Hamid Karzai's statement late Sunday came at a sensitive time just days after the beginning of negotiations on a bilateral security agreement that will govern the U.S. military presence in the country after the majority of troops draw down in 2014. Karzai's critics say he frequently strikes populist, nationalist stances that give him leverage in talks with the Americans.
In the statement, the Afghan president said some detainees are still being held by U.S. forces even though Afghan judges have ruled that they be released. He also decried the continued arrest of Afghans by U.S. forces.
Karzai spokesman Aimal Faizi on Monday told reporters that more than 70 detainees continue to be held by the Americans despite being ordered released by Afghan courts.

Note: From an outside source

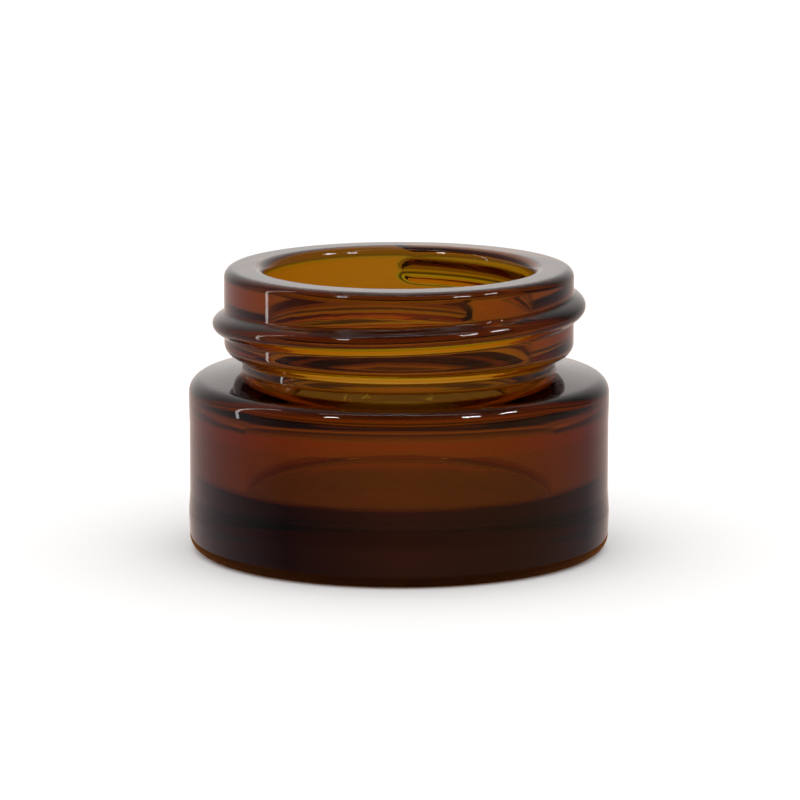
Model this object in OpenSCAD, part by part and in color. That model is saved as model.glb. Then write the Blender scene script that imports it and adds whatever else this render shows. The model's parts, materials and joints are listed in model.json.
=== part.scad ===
// Cream jar: a low, heavy-based pot pressed from one gob of amber glass, with a screw neck
// that takes a one-turn closure. The origin is at the middle of the surface it stands on,
// and +Z runs up through the middle of the mouth. Millimetres.

/* [Body] */
// Height from the standing surface to the top of the rim
jar_h = 28.4; // [27:0.1:31]
// Diameter of the heel band, the widest part
heel_d = 42.2; // [42:0.05:44]
// Height of the widest line of the heel band
heel_h = 3.9; // [3:0.1:5]
// Diameter of the shoulder band, a hair inside the heel band
shoulder_d = 42.04; // [41.8:0.02:42.2]
// Diameter of the label panel between the two bands
panel_d = 41.92; // [41:0.02:42]
// Height of the outer corner where the side turns in to the shoulder
shoulder_z = 17.2; // [16.5:0.1:18]
// Radius of that corner
shoulder_r = 1.6; // [1:0.05:2.5]
// Radius between the side and the base
heel_r = 1.5; // [0.8:0.1:2]

/* [Base] */
// Thickness of the glass under the cavity, push-up included
base_t = 6.7; // [5:0.1:9]
// Diameter inside the ring that the jar stands on
push_up_d = 33.0; // [28:0.5:36]
// Height of the push-up in the middle of the base
push_up_h = 0.9; // [0.3:0.1:1.5]

/* [Neck] */
// Diameter of the neck between the threads, called E on a neck drawing
neck_d = 34.9; // [34.5:0.05:35.1]
// Diameter of the mouth
mouth_d = 26.8; // [26:0.1:28]
// Diameter of the waist between the neck and the shoulder
waist_d = 31.4; // [31:0.1:33]
// Height where the shoulder meets the waist
waist_z = 18.3; // [18:0.1:18.6]
// Height of the lower corner of the neck
neck_z = 20.1; // [19.8:0.1:20.4]
// Radius of the lower corner of the neck
neck_foot_r = 1.2; // [0.6:0.1:1.3]
// Radius of the rim's outer edge
rim_outer_r = 0.95; // [0.5:0.05:1.2]
// Radius of the rim's inner edge
rim_inner_r = 1.1; // [0.4:0.05:1.3]

/* [Cavity] */
// Diameter of the cavity below the neck
cavity_d = 30.8; // [29:0.1:34]
// Radius between the cavity's wall and its floor
floor_r = 0.5; // [0.4:0.1:3]
// Height where the straight wall of the mouth ends
mouth_foot_z = 17.9; // [17:0.1:19]
// Radius of the turn from the mouth into the cavity
mouth_foot_r = 1.7; // [0.5:0.1:2]
// Height where the cavity reaches its full width
cavity_top_z = 14.4; // [13:0.1:15]
// Radius of the turn from the cavity's shoulder into its wall
cavity_top_r = 3.6; // [1:0.1:4]

/* [Thread] */
// Diameter over the thread, called T on a neck drawing
thread_d = 37.25; // [36.9:0.05:37.4]
// Rise in one turn, seven threads to the inch
thread_pitch = 3.63; // [3.2:0.01:4.2]
// Width of the thread where it leaves the neck
thread_w = 2.5; // [2:0.05:2.8]
// Height of the middle of the thread at its upper end
thread_start_z = 25.5; // [25:0.05:25.7]
// Direction of the upper end, counter-clockwise from +X
thread_start_a = 90; // [0:1:359]
// How far the thread runs round the neck
thread_run = 392; // [300:1:400]
// Arc over which each end of the thread dies away
thread_end_a = 7; // [4:1:20]

/* [Hidden] */
amber = [0.36, 0.16, 0.03];
// Steps in a rounded corner, across the push-up, along the thread and across it
arc_steps = 6;
dome_steps = 8;
thread_step_a = 5;
thread_ribs = 8;
// Power that sets how full the thread's section is: 2 is a parabola, and more is squarer
thread_round = 2.2;
// How deep the thread's foot starts inside the wall
thread_sink = 0.4;
// The tip of each nose: how far it dips under the wall, and its part of the full width
nose_dip = 0.15;
nose_w = 0.25;
// How far the side leans in at the base, below the heel band
heel_in = 0.15;
// Heights of the shoulder band and of the slopes between the bands and the panel
shoulder_band = 2.4;
band_blend = 2;
// Depth of the slope under the neck's lower corner, down to the waist
waist_cut = 0.8;
// Roundings of the waist's two corners and of the gentle bends
root_r = 0.3;
soft_r = 2.5;
thread_h = (thread_d - neck_d) / 2;
// The section is wider inside the wall than where it comes out of it
thread_foot_w = thread_w / pow(thread_h / (thread_h + thread_sink), 1 / thread_round);
floor_z = base_t;
$fn = 96;

// Points of the arc of radius r that rounds corner b between its neighbours a and c
function arc_at(a, b, c, r) =
  let (u = (a - b) / norm(a - b), v = (c - b) / norm(c - b))
  let (half = acos(u * v) / 2, mid = b + (u + v) / norm(u + v) * r / sin(half))
  let (from = b + u * r / tan(half) - mid, to = b + v * r / tan(half) - mid)
  let (a0 = atan2(from[1], from[0]), turn = (atan2(to[1], to[0]) - a0 + 540) % 360 - 180)
  [for (i = [0 : arc_steps]) mid + r * [cos(a0 + turn * i / arc_steps), sin(a0 + turn * i / arc_steps)]];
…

The two countries signed the detainee transfer pact in March but the handover of detention facilities has been slowed by the U.S., which has argued both that the Afghans are not ready to take over their management and insisted that the Afghan government agree to hold without trial some detainees that the U.S. deems too dangerous to release.
"These acts are completely against the agreement that has been signed between Afghanistan and the U.S. president," said Karzai's statement and urged Afghan officials to "take serious measures" to push for taking over all responsibility for the detention center on the edge of the main U.S. base in eastern Afghanistan.
Detention without trial, often called administrative detention, is against Afghan law, said Faizi, the Afghan president's spokesman.
"There is nothing by the name of 'administration detention' in our laws, yet the U.S. is insisting that there are a number of people who, while there is not enough evidence against them, are a threat to U.S. national security," he said.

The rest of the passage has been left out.